Trying to impute homicidal impulses to people because they own a gun is simply ridiculous. You wonder why gun rights advocates get pissed off whenever any anti-gun stats or articles are tossed around? It's because they're almost always exaggerated, designed to mislead, and mis-attribute whether gun ownership or possession was the proximate cause of violence.

That the author of that WBUR blog post is still peddling an "assault weapon bad!" narrative indicates that they are not to be trusted. What those people really want is to ban all semi-autos with detachable magazines. If you could enforce it and not grandfather old guns, that might reduce mass shootings (or the number of deaths per). I can agree with that 100%. I only disagree that you could pass that law and that it could be enforced (without suspending the rest of the bill of rights). It would affect not just guns used in the Las Vegas mass shooting, but every single ordinary (non-revolver) semi-auto handgun owned commonly for self defense. They too use detachable mags of arbitrary size.

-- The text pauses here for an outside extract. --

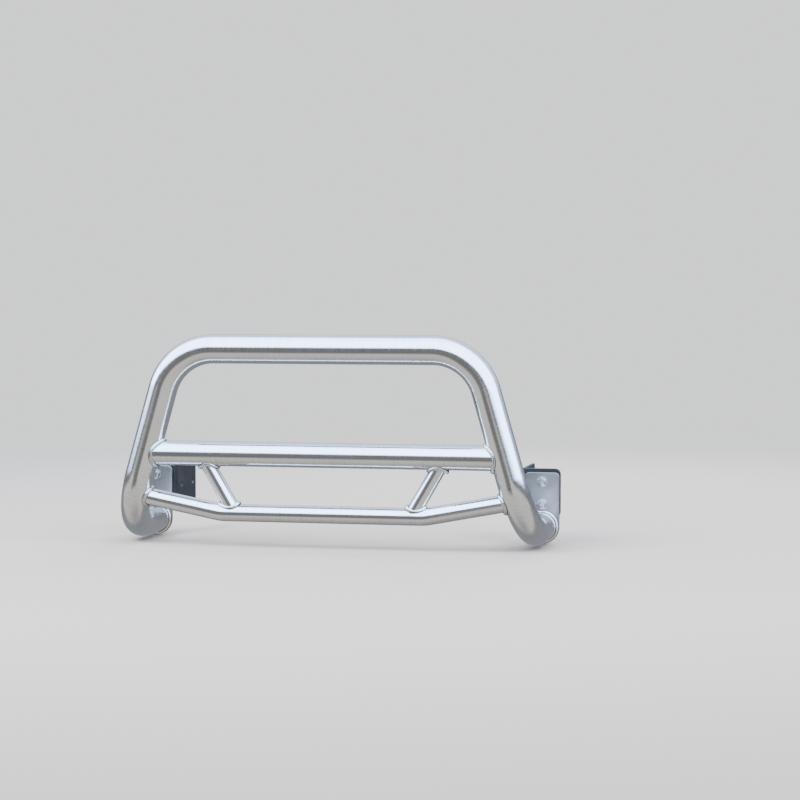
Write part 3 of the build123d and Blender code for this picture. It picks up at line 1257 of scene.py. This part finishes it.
@dataclass
class SheetPart:
    """A flat blank with openings and softened edges, laid or bent into place.

    Fields:
        name: the piece's name.
        cells: the face's patches.
        thickness: the sheet's thickness.
        edge: radius of its softened edges.
        placement: carries (u, v, depth) on the blank to a point.
        edge_steps: steps round a softened edge.
        face_steps: steps from an opening, or a patch's middle, to its border.
    """

    name: str
    cells: list[Cell]
    thickness: float
    edge: float
    placement: Placement
    edge_steps: int = 4
    face_steps: int = 6

    def profile(self) -> tuple[Array, Array]:
        """The edge's section, a quarter circle at each face and straight between.

        Returns:
            Inset from the edge, and depth from the front face, of each row.
        """
        angle = np.linspace(0, np.pi / 2, self.edge_steps + 1)
        inset = self.edge * (1 - np.sin(angle))
        depth = self.edge * (1 - np.cos(angle))
        return np.concatenate([inset, inset[::-1]]), np.concatenate([depth, self.thickness - depth[::-1]])

    def wall(self, rows: list[Array], depths: Array) -> Array:
        """Grid through rows of blank points, each at its own depth.

        Args:
            rows: the rows' points on the blank.
            depths: one depth for each row.

        Returns:
            The grid in its place.
        """
        points = np.stack(rows)
        depth = np.broadcast_to(depths[:, None], points.shape[:2])
        return self.placement(points[..., 0], points[..., 1], depth)

    def piece(self) -> Workpiece:
        """Faces, opening walls and outer edges, joined into one shell.

        Returns:
            The piece, not yet placed.
        """
        piece = Workpiece(self.name)
        insets, depths = self.profile()
        for cell in self.cells:
            border = cell.border(self.edge)
            if cell.opening is None:
                inner = np.tile(np.array(cell.middle), (len(border), 1))
            else:
                inner = cell.opening.rim(border, self.edge)
            flat = between(inner, border, self.face_steps)
            for depth in (0.0, self.thickness):
                grid = self.placement(flat[..., 0], flat[..., 1], np.full(flat.shape[:2], depth))
                piece.add(grid, flat, edge=0.0)
            if cell.opening is not None:
                rows = [cell.opening.rim(border, inset) for inset in insets]
                piece.add(self.wall(rows, depths), edge=1.0)
            for side, outer in zip(cell.sides, cell.outer, strict=True):
                if outer:
                    piece.add(self.wall([side(inset) for inset in insets], depths), edge=1.0)
        return piece


def straight(start: tuple[float, float], end: tuple[float, float], steps: int) -> Array:
    """Evenly spaced points from start to end."""
    return np.linspace(start, end, steps + 1)


def arc(centre: tuple[float, float], radius: float, start: float, end: float, steps: int) -> Array:
    """Evenly spaced points on an arc, with its angles in degrees."""
    angle = np.radians(np.linspace(start, end, steps + 1))
    return np.stack([centre[0] + radius * np.cos(angle), centre[1] + radius * np.sin(angle)], -1)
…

Any people using the emotional phrase "assault weapon", rather than talking honestly about banning functional characteristics like guns that accept detachable, potentially large magazines (you can't regulate magazines very well, you can 3d print ones that are good enough to be used for one mass shooting), are either not aware enough of the policy landscape to be offering an opinion, or they're intentionally writing misleading propaganda.


Well if you want to cherrypick like that, I have no family members. What is 43 times zero?


Even then, more wanted than needed (unless you're inform and/or immobile).


That statement implies a lot of assumptions that may not be correct.


The only thing anyone outside of the US needs to see to understand the insane situation we have with gun ownership can be found in this news story about Waymo driverless cars:

https://www.azcentral.com/story/money/business/tech/2018/12/...

"“Haselton said that his wife usually keeps the gun locked up in fear that he might shoot somebody,” Jacobs wrote in the report. “Haselton stated that he despises and hates those cars (Waymo) and said how Uber had killed someone.”

Haselton's wife told officers he was diagnosed with dementia, according to a police report."